İzmir Ekonomi Üniversitesi (İEÜ), yavaş yemek (slow food) akımının temsilcisi olarak öğrencilerine eğitim veriyor.
Mutfak Sanatları ve Yönetimi Bölümü öğrencileri, derslerden önce yerel pazarlara giderek, üreticiden aldıkları sağlıklı sebzelerle yemek pişiriyor. Kendilerine verilen 20 lira harçlıkla menülerini belirleyerek, pazardan istediği ürünleri filelerine dolduruyorlar.
Tire ilçesindeki meşhur Salı Pazarı'na da giden öğrenciler, otlardan peynire, zeytinden reçele kadar türlü türlü yerel ürünü alarak mutfakta sağlıklı lezzetler ortaya çıkarıyor.
Türkiye'de kurulan ikinci Mutfak Sanatları ve Yönetimi Bölümü'ne sahip olan İEÜ'de öğrenciler, hem dünya mutfaklarını öğreniyor hem de
bölge için büyük öneme sahip olan yavaş yemek akımının da öncülüğünü yapıyor.
Öğrencilerin İzmir çevresindeki pazarlardan
alışveriş yapmaktan büyük mutluluk duyduğunu belirten Bölüm Müdürü Yrd.
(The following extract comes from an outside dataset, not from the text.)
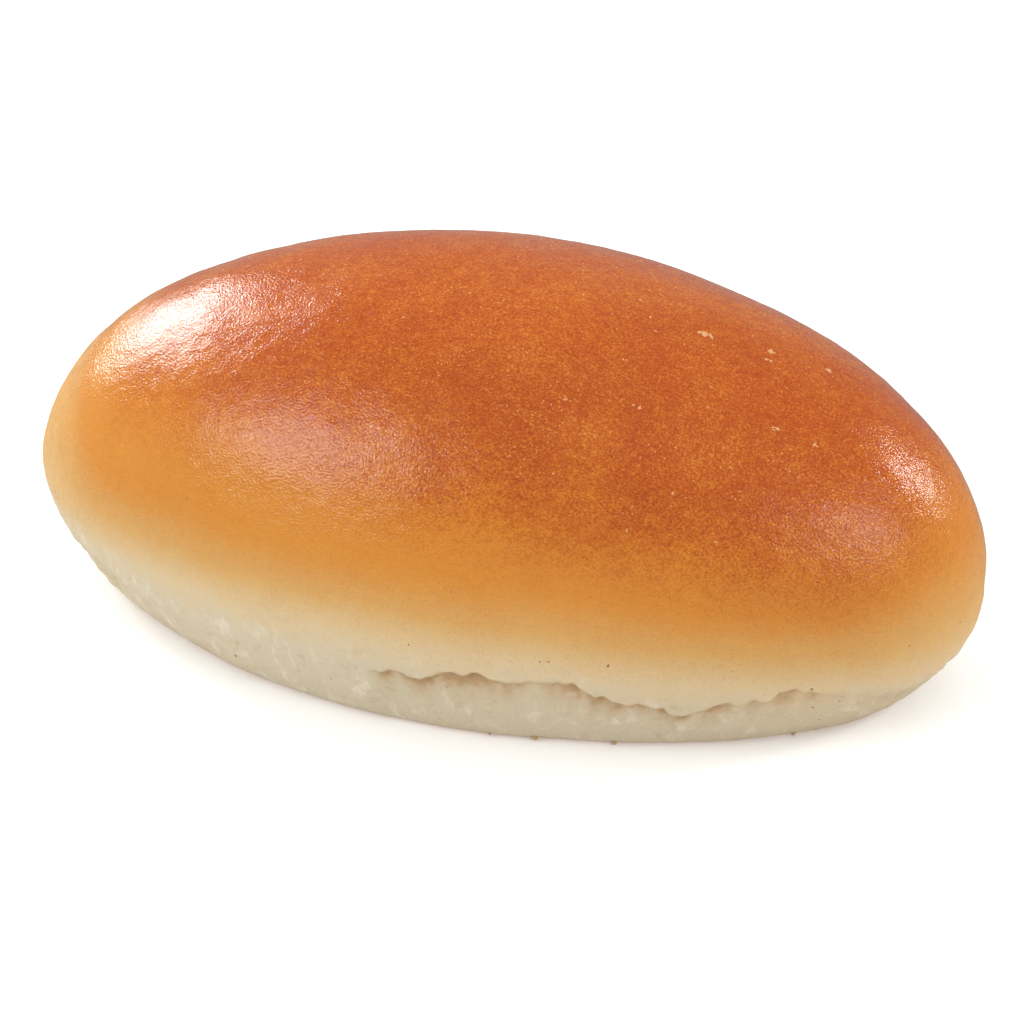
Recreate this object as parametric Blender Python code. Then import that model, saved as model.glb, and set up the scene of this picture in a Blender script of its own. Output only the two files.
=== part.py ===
"""Soft glazed bread roll: one solid loaf with a domed crust, a ragged crust lip and a pale flat foot.

Run with: blender --background --python part.py
Units are metres, +Z is up, and the origin is the middle of the flat foot.
"""

import math

import bmesh
import bpy
import numpy as np

MM = 0.001

# Driving dimensions of the roll.
LENGTH = 125.0 * MM
WIDTH = 68.0 * MM
HEIGHT = 49.5 * MM

# Proportions of the loaf, worked out from the three sizes above.
BELLY_HEIGHT = 0.30 * HEIGHT  # the level where the roll is widest
FLANK_DEPTH = 1.96 * BELLY_HEIGHT  # below the belly the flank follows an ellipse this deep
PLAN_SLIMMING = 0.025  # how far the outline draws in between its ends and its sides
DOME_FULLNESS = 0.006  # how far the dome swells out between its belly and its crown
CROWN_LEAN = 0.065  # the crown leans towards +X, as a share of half the length
END_DROOP = 0.015  # the dome is lower towards +X by this share of its height
END_TAPER = 0.044  # and narrower by this share of its width

# The leaning dome reaches past the belly at +X, so the belly is shorter than LENGTH and set back.
LEAN_REACH = math.hypot(1.0, CROWN_LEAN)
HALF_LENGTH = LENGTH / (1.0 + LEAN_REACH)
SET_BACK = HALF_LENGTH * (LEAN_REACH - 1.0) / 2.0

# The crust ends in a ragged lip above a paler foot that draws in beneath it.
LIP_ROUND = 0.7 * MM  # height over which the lip turns under
FOOT_ROUND = 0.9 * MM  # rounding where the foot meets the tray
FOOT_RECESS = 0.15  # share of the lip's overhang that is left at the tray
FOOT_WAVE = 0.30 * MM  # how far the foot's outline wanders in and out

# The lip's line along the front half: azimuth in degrees, height and overhang in millimetres.
# The back half carries the same line, turned half a turn.
LIP_LINE = (
    (-180, 9.4, 0.6),
    (-144, 10.1, 0.9),
    (-122, 8.8, 0.3),
    (-104, 8.5, 0.2),
    (-93, 10.0, 0.5),
    (-90, 10.6, 0.8),
    (-88, 9.2, 0.9),
    (-86, 11.2, 1.0),
    (-82, 12.0, 0.9),
    (-80, 10.8, 1.0),
    (-75, 12.0, 0.9),
    (-70, 11.6, 0.9),
    (-67, 9.4, 1.1),
    (-62, 9.2, 1.0),
    (-56, 6.9, 0.9),
    (-52, 8.4, 1.0),
    (-44, 9.1, 0.8),
    (-43, 10.8, 0.6),
    (-37, 9.6, 0.8),
    (-31, 8.9, 0.4),
    (-16, 6.2, 0.5),
    (0, 9.4, 0.6),
)

# Mesh density: segments round the roll, and rings for each stretch from the foot's middle to the crown.
SEGMENTS = 132
BASE_RINGS = 4
ROUND_RINGS = 2
SKIRT_RINGS = 5
LIP_RINGS = 3
FLANK_RINGS = 4
DOME_RINGS = 17
STRETCH_RINGS = (BASE_RINGS, ROUND_RINGS, SKIRT_RINGS, LIP_RINGS, FLANK_RINGS, DOME_RINGS)

CRUST_COLOUR = (0.60, 0.23, 0.05, 1.0)
CRUST_ROUGHNESS = 0.35


def clear_scene():
    for obj in list(bpy.data.objects):
        bpy.data.objects.remove(obj, do_unlink=True)


def crust_material():
    material = bpy.data.materials.new("glazed_crust")
    material.use_nodes = True
    shader = material.node_tree.nodes["Principled BSDF"]
    shader.inputs["Base Color"].default_value = CRUST_COLOUR
    shader.inputs["Roughness"].default_value = CRUST_ROUGHNESS
    shader.inputs["Metallic"].default_value = 0.0
    return material


def lip_at(azimuth):
    """Height and overhang of the lip at each azimuth, read from LIP_LINE in metres."""
    half_turn = np.degrees(azimuth) % 180.0 - 180.0
    stations, heights, overhangs = np.array(LIP_LINE).T
    height = np.interp(half_turn, stations, heights) * MM
    overhang = np.interp(half_turn, stations, overhangs) * MM
    return height, overhang


def outline(azimuth, spread):
    """The level outline at a spread of 0 (its middle) to 1 (the belly), and its outward direction."""
    slim = 1.0 - PLAN_SLIMMING * (1.0 - np.cos(4.0 * azimuth)) / 2.0
    x = HALF_LENGTH * spread * slim * np.cos(azimuth)
    y = WIDTH / 2.0 * spread * slim * np.sin(azimuth)
    y = y * (1.0 - END_TAPER * x / HALF_LENGTH)
    out_x = np.cos(azimuth) / LENGTH
    out_y = np.sin(azimuth) / WIDTH
    size = np.hypot(out_x, out_y)
    return x, y, out_x / size, out_y / size


def foot_wander(azimuth):
    """Slow in-and-out wander of the foot's outline, as a sum of three waves."""
    slow = np.sin(5.0 * azimuth + 0.7)
    middling = np.sin(11.0 * azimuth + 2.1)
    quick = np.sin(19.0 * azimuth)
    return FOOT_WAVE * (0.5 * slow + 0.3 * middling + 0.2 * quick)


def flank_spread(height):
    """Below the belly the spread falls along an ellipse whose depth is FLANK_DEPTH."""
    return np.sqrt(1.0 - ((BELLY_HEIGHT - height) / FLANK_DEPTH) ** 2)


def surface_point(azimuth, climb):
    """A point of the roll's skin.

    climb runs 0-1 over the flat base, 1-2 round its edge, 2-3 up the recessed foot, 3-4 out under
    the lip, 4-5 up the flank to the belly and 5-6 over the dome to the crown.
    """
    stretch = [np.clip(climb - start, 0.0, 1.0) for start in range(6)]
    base, edge, skirt, lip, flank, dome = stretch
    quarter = math.pi / 2.0
    lip_height, overhang = lip_at(azimuth)
    groove_height = lip_height - LIP_ROUND

    height = FOOT_ROUND * (1.0 - np.cos(edge * quarter))
    height = height + (groove_height - FOOT_ROUND) * skirt
    height = height + LIP_ROUND * (1.0 - np.cos(lip * quarter))
    height = height + (BELLY_HEIGHT - lip_height) * flank

    inset = overhang * (FOOT_RECESS + (1.0 - FOOT_RECESS) * skirt) * (1.0 - np.sin(lip * quarter))
    inset = inset + foot_wander(azimuth) * (1.0 - skirt)
    inset = inset + FOOT_ROUND * (1.0 - np.sin(edge * quarter))

    rise = dome * quarter
    fullness = 1.0 + DOME_FULLNESS * (1.0 - np.cos(4.0 * rise)) / 2.0
    spread = flank_spread(height) * np.cos(rise) * fullness
    x, y, out_x, out_y = outline(azimuth, spread)
    x = (x - inset * out_x) * base
    y = (y - inset * out_y) * base

    lift = np.sin(rise) * fullness
    droop = 1.0 - END_DROOP * x / HALF_LENGTH
    height = height + (HEIGHT - BELLY_HEIGHT) * lift * droop
    x = x + CROWN_LEAN * HALF_LENGTH * lift - SET_BACK * base
    return np.stack([x, y, height], axis=-1)


def climb_of_ring(ring):
    """Which climb each ring of the sphere stands for, counted from its lower pole."""
    ends = np.concatenate([[0], np.cumsum(STRETCH_RINGS)])
    return np.interp(ring, ends, np.arange(len(ends)))


def make_roll(collection):
    """Shapes a UV sphere into the roll: longitude becomes azimuth, and each ring takes its climb."""
    rings = sum(STRETCH_RINGS)
    shape = bmesh.new()
    bmesh.ops.create_uvsphere(shape, u_segments=SEGMENTS, v_segments=rings, radius=1.0)
    sphere = np.array([vert.co for vert in shape.verts])
    azimuth = np.arctan2(sphere[:, 1], sphere[:, 0])
    latitude = np.arcsin(np.clip(sphere[:, 2], -1.0, 1.0))
    ring = np.rint((latitude / math.pi + 0.5) * rings)
    for vert, point in zip(shape.verts, surface_point(azimuth, climb_of_ring(ring))):
        vert.co = point
    bmesh.ops.triangulate(shape, faces=shape.faces[:])
    bmesh.ops.recalc_face_normals(shape, faces=shape.faces[:])

    mesh = bpy.data.meshes.new("bread_roll")
    shape.to_mesh(mesh)
    shape.free()
    mesh.shade_smooth()
    mesh.materials.append(crust_material())
    roll = bpy.data.objects.new("bread_roll", mesh)
    collection.objects.link(roll)
    return roll


def main():
    clear_scene()
    collection = bpy.data.collections.new("bread_roll")
    bpy.context.scene.collection.children.link(collection)
    make_roll(collection)


main()
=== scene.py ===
"""Bread roll: a glazed oval roll with a browned dome, a ragged crust lip and a pale floury foot."""

import math

import bpy
import numpy as np
from bpy.props import FloatProperty, FloatVectorProperty, IntProperty, PointerProperty
from bpy.types import Operator, Panel, PropertyGroup
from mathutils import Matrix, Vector


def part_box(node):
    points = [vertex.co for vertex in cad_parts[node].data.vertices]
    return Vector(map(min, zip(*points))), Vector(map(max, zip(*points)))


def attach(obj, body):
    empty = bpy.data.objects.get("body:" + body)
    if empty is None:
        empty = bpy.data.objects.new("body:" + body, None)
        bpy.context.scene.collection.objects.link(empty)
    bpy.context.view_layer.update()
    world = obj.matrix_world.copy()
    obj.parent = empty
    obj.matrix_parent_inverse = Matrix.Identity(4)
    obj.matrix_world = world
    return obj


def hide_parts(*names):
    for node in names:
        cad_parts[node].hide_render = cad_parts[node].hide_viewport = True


bl_info = {
    "name": "Bread Roll",
    "version": (1, 0, 0),
    "blender": (4, 5, 0),
    "location": "3D View > Sidebar > Bread Roll",
    "description": "Makes a glazed oval bread roll with its flakes and crumbs, and a studio to show it in",
    "category": "Add Mesh",
}

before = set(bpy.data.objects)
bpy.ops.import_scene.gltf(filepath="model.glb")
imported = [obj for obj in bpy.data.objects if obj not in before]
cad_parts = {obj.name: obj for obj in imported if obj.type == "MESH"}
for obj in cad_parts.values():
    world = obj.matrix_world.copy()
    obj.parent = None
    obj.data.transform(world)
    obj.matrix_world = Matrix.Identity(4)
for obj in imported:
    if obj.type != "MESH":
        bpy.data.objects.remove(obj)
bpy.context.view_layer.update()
ROLL_LOW, ROLL_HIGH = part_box("bread_roll")

MM = 0.001
QUARTER = math.pi / 2.0

# The roll's own sizes come from its part in model.glb.
LENGTH = ROLL_HIGH.x - ROLL_LOW.x
WIDTH = ROLL_HIGH.y - ROLL_LOW.y
HEIGHT = ROLL_HIGH.z - ROLL_LOW.z

# Proportions of the loaf.
BELLY_HEIGHT = 0.30 * HEIGHT
FLANK_DEPTH = 1.96 * BELLY_HEIGHT
PLAN_SLIMMING = 0.025
DOME_FULLNESS = 0.006
CROWN_LEAN = 0.065
END_DROOP = 0.015
END_TAPER = 0.044
LEAN_REACH = math.hypot(1.0, CROWN_LEAN)
HALF_LENGTH = LENGTH / (1.0 + LEAN_REACH)
SET_BACK = HALF_LENGTH * (LEAN_REACH - 1.0) / 2.0

# The flat foot: its rounded edge, the share of the lip's overhang left at the tray, and its wander.
FOOT_ROUND = 0.9 * MM
FOOT_RECESS = 0.15
FOOT_WAVE = 0.30 * MM

# The skin's columns stand closest together at this azimuth, drawn there by this many radians.
FRONT_AZIMUTH = math.radians(-70.0)
COLUMN_PULL = 0.45

# Rows of the skin's grid in each stretch of climb, from the foot's middle to the crown.
ROWS_IN_STRETCH = (7, 5, 30, 12, 10, 112)
CROWN_CLIMB = 6.0

# The step of azimuth and of climb over which the skin's slope is measured.
PROBE_STEP = 0.004

# How many sine waves make up one ripple.
RIPPLE_WAVES = 24

# The lip's line along the front half: azimuth in degrees, then height, overhang and the height over
# which it turns under, in millimetres. The back half carries the same line, turned half a turn.
LIP_LINE = (
    (-180, 9.4, 0.5, 1.5),
    (-144, 10.1, 0.8, 3.0),
    (-122, 8.8, 0.1, 2.5),
    (-104, 8.5, 0.0, 2.0),
    (-95, 9.9, 0.0, 1.2),
    (-93, 10.0, 0.4, 0.8),
    (-90, 10.6, 0.9, 0.6),
    (-88, 9.2, 0.7, 0.7),
    (-86, 11.2, 0.7, 0.7),
    (-82, 12.0, 0.9, 0.7),
    (-80, 10.8, 0.7, 0.7),
    (-75, 12.0, 0.4, 0.9),
    (-70, 11.6, 0.6, 0.8),
    (-67, 9.4, 1.0, 0.6),
    (-62, 9.2, 0.4, 0.9),
    (-56, 6.9, 0.9, 0.7),
    (-52, 8.4, 0.6, 0.7),
    (-44, 9.1, 0.4, 0.8),
    (-43, 10.8, 0.6, 0.7),
    (-37, 9.6, 0.5, 0.8),
    (-31, 8.9, 0.1, 1.4),
    (-16, 6.2, 0.5, 1.8),
    (0, 9.4, 0.5, 1.5),
)

# Flakes that stand out on the crown: azimuth in degrees, climb, and length in millimetres.
CROWN_FLAKES = (
    (-15, 5.74, 2.4),
    (-5, 5.66, 1.6),
    (-10, 5.65, 1.3),
    (2, 5.58, 1.9),
    (-53, 5.70, 0.9),
    (-31, 5.52, 1.2),
    (-26, 5.47, 1.0),
    (-71, 5.60, 0.8),
)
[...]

Doç. Dr. Nilgün Gürkaynak, "Normal şartlarda okulumuza yakın hipermarketlerden yapabileceğimiz mutfak alışverişini, zaman zaman yöresel pazarlardan yapıyoruz. Bunun için de Tire pazarını
tercih ediyoruz. Üniversite olarak slow food akımının Türkiye'deki öncülerindeniz. Bunu hem eğitim sistemimize soktuk hem de
uygulama yaparak
destek veriyoruz. Bu akımın anlaşılması, hayata geçirilmesi konusunda Ege Bölgesi'ndeki slow food hareketinin üyelerinden de destek alıyoruz. Öğrencilerimizin hem bu hareketin felsefesini öğrenmesini hem de uygulamalarından haberdar olmasını amaçlıyoruz." dedi.
PAZARIN GÖZDESİ OTLAR
Türkiye'nin en büyük açık pazarı olarak bilinen Tire Salı Pazarı'nın olmazsa olmaz lezzetleri arasında yer alan otlar, öğrencilerin de en sevdikleri arasında. Menülerinde cibezden şevketibostana, radikadan arapsaçına kadar türlü türlü ot bulunan öğrencilerin, pazarda üreticilerle sohbet ederek daha çok bilgiye ulaştığını vurgulayan Yrd. Doç. Dr. Gürkaynak, "Mutfak Sanatları ve Yönetimi bölümümüz, sadece yemek pişirme üzerine derslerden oluşmuyor. Öğrenciler, ilk iki yıl boyunca
işletme ağırlıklı dersler alırken son iki yıl çok yoğun olarak mutfakta eğitim görüyor. Mutfağa giren öğrencinin de pazarda üreticiyle birebir temas kurup sebzeleri kendi eliyle seçip tadarak alması çok önemli. Bu alışverişi yapan öğrenci, mutfakta daha başarılı oluyor. Yerelimizi korumanın, özellikle İzmir gibi zengin mutfak kültürüne sahip bir şehir için çok gerekli olduğunu düşünüyorum." şeklinde konuştu.